Deitada no quarto ainda escuro, acordo sem reconhecer o espaço à minha volta. Aos poucos vou me dando conta dos detalhes e tudo começa a fazer sentido: o teto escuro de madeira encardida, o tablado comprido, muita gente querida ao meu lado, cada um com seu ofuton, o mugido insistente do boi lá no curral, o cheiro misturado de shoyu, café, lenha do fogão e terra. Ah... a terra! A gente acordava com aquele barulhinho repetitivo e já tão íntimo que soava como um despertador carinhoso que quer nos acordar sem , no entanto, irritar: splash, splash, splash, splash ... ! A batiam vinha lá da cozinha batendo o balde de alumínio escuro e amassado de tanto uso pelos cantos, jogando um punhado de água em cada canto da casa para molhar o chão e não levantar poeira, afinal, logo logo nós todos estaríamos andando e correndo pela casa, levantando pó e enchendo a mobília de uma película vermelha eterna, mas ela não se abatia e continuava tranqüilamente seu serviço, baixinha como era, quase a tocar o chão a cada espalmada que dava na água. Levantávamos em alvoroço e cumprimentávamos a todos com um sonoro “ohayo-gozaimaaaaaaassu”. Batiam abria um sorriso tímido, mas tão meigo que era capaz de nos beijar a todos de uma só vez! Na época, ainda não valorizávamos seu serviço matinal, mas anos mais tarde cheguei a acordar cedinho para ajudá-la nesta tarefa tão simples e tão vital. Quem disse que conseguia completar dois cômodos? O balde pesava, as costas doíam e os pés se melavam com a mistura. Ela então passava por mim rindo muito, pegando o balde de minhas mãos, seguindo sua tarefa inocentemente, indelevelmente, como sempre.
SHODO
Folha de papel em branco bem fino e comprido, uma caixinha surrada de papelão acima da folha com pincéis muito macios de diversas espessuras e uma pedrinha retangular preta interessante em declive na parte superior formando uma rampinha. Ditiam trazia um pouco de água, molhava esta pedra em declive e com uma outra pedrinha retangular começava a raspá-la pacientemente, por diversas vezes, até conseguir uma água preta muito líquida. Este ritual diário era acompanhado bem atentamente por dois olhinhos que se deitavam por sobre a mesa para ficarem na mesma altura dos pincéis quando entrassem em ação. Não nos falávamos.

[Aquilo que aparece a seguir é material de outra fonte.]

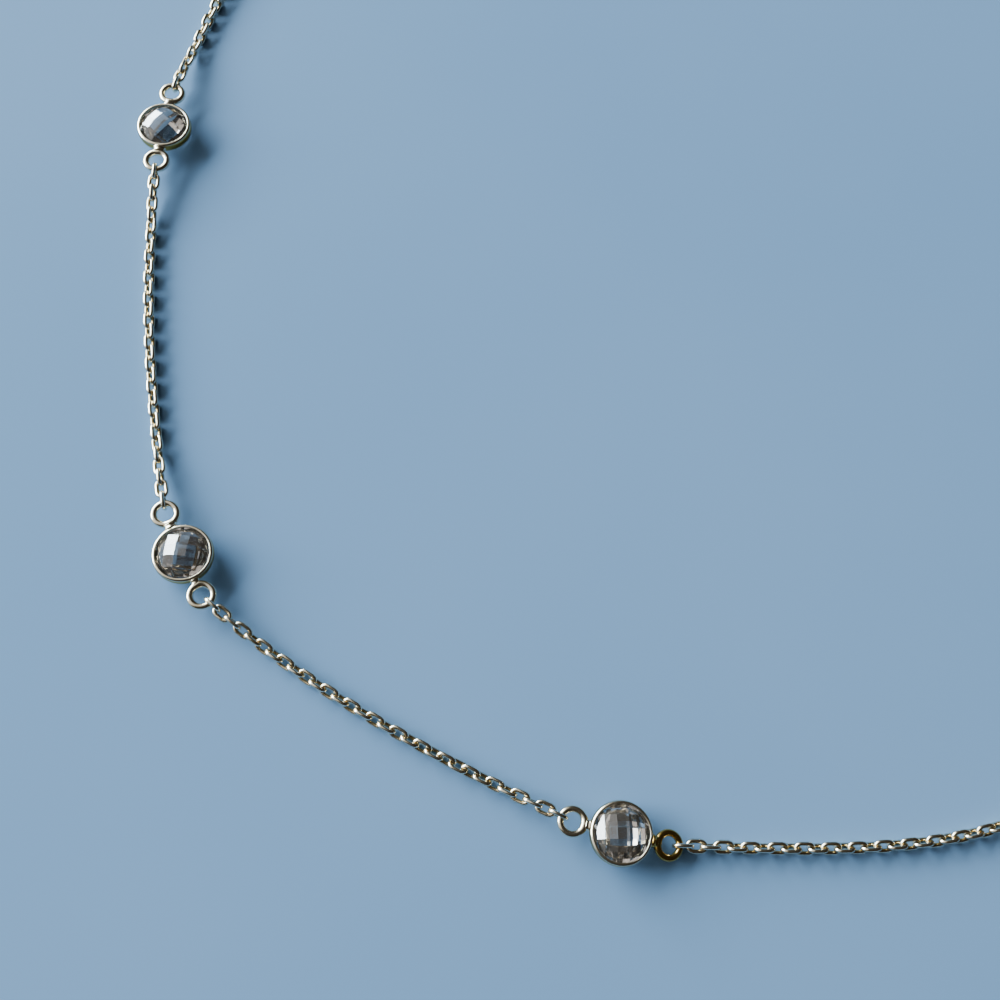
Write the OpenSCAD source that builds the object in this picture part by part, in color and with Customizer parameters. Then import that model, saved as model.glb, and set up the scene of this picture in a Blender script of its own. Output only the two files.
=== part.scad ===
// A station necklace: a fine oval-link chain joined through round stones in
// metal rims, closed by a ring clasp and lying on a surface as one loop.
// The loop lies in X and Y with Z up, and every size is in millimetres.

/* [Stations] */
// Outside diameter of a rim
rim_d = 6; // [5.9:0.05:6.1]
// Height of a rim
rim_h = 1.15; // [1.1:0.05:1.2]
// Thickness of a stone from its lower table to its upper one
stone_h = 2.9; // [2.8:0.05:3]
// Side of one square facet, and so of the table
facet = 1.1; // [1.09:0.01:1.14]
// Wire of the bails
bail_wire = 0.62; // [0.56:0.01:0.63]
// Outside diameter of a bail
bail_d = 2.9; // [2.8:0.05:3]

/* [Chain] */
// Outside length of a link
link_l = 2.16; // [2.14:0.01:2.2]
// Outside width of a link
link_w = 1.36; // [1.34:0.01:1.4]
// Outside width of the rounder link at each end of a strand
end_link_w = 1.54; // [1.53:0.01:1.58]
// Wire of the links
link_wire = 0.35; // [0.32:0.01:0.36]
// Length over which a strand comes down from a bail to the surface
fall_l = 8; // [6:0.5:10]

/* [Clasp] */
// Outside diameter of the clasp
clasp_d = 5.8; // [5.6:0.1:6]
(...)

Eu não perguntava nada e por incrível que pareça, nestes instantes, ficava quieta. Quem me conhece sabe que isto é muuuuuuiiiiiito raro de acontecer (muito mais naquela época), mas ditiam conseguia “me prender” desta maneira. Nunca pediu silêncio ou teve que chamar a atenção nesta hora. Eram os instantes sagrados! Escolhia, então, lentamente um dos pincéis, molhava-o na tinta preta que havia preparado, fazia outros movimentos ritualísticos com o pincel até obter a quantidade de tinta exata para daí apontá-lo para o papel. Nesta hora meus olhinhos não desgrudavam mais deste pincel molhado. À partir daí, toda a atenção seria pouca para acompanhar tudo o que estava para acontecer. Ditiam levantava a cabeça e fechava os olhos, o pincel molhado no ar, como que querendo visualizar os ideogramas que desenharia ali naquele espaço de papel. Nestes segundos de concentração eu até segurava a respiração para não atrapalhá-lo, para daí ver o pincel começar a se movimentar lenta, mas efetivamente no papel. Que visão! Em questão de segundos o pincel, ora tocava o papel mais densamente, formando um traço grosso, hora elevava-se delicadamente para criar uma curva leve e fininha, hora mal tocava o papel para que o traçado ficasse escasso mesmo. Até o que parecia falha era proposital. Genial! Na época não podia acompanhar o pincel e os movimentos das mãos junto... que pena! Nunca soube quanta filosofia ou poesia (hai-kai) ditiam traçou e deixou registrado e também nunca ganhei um trabalho sequer dele, mas não me lamento, não. Delicio-me com estas lembranças e “visões” que para mim já significam muito! Poder ver os movimentos delicados daquelas mãos tão rudes e calejadas bem de pertinho, o preto tingindo lentamente o branco em formatos precisos e os kanjis aparecendo como num passe de mágica já é poesia suficiente e da mais alta qualidade !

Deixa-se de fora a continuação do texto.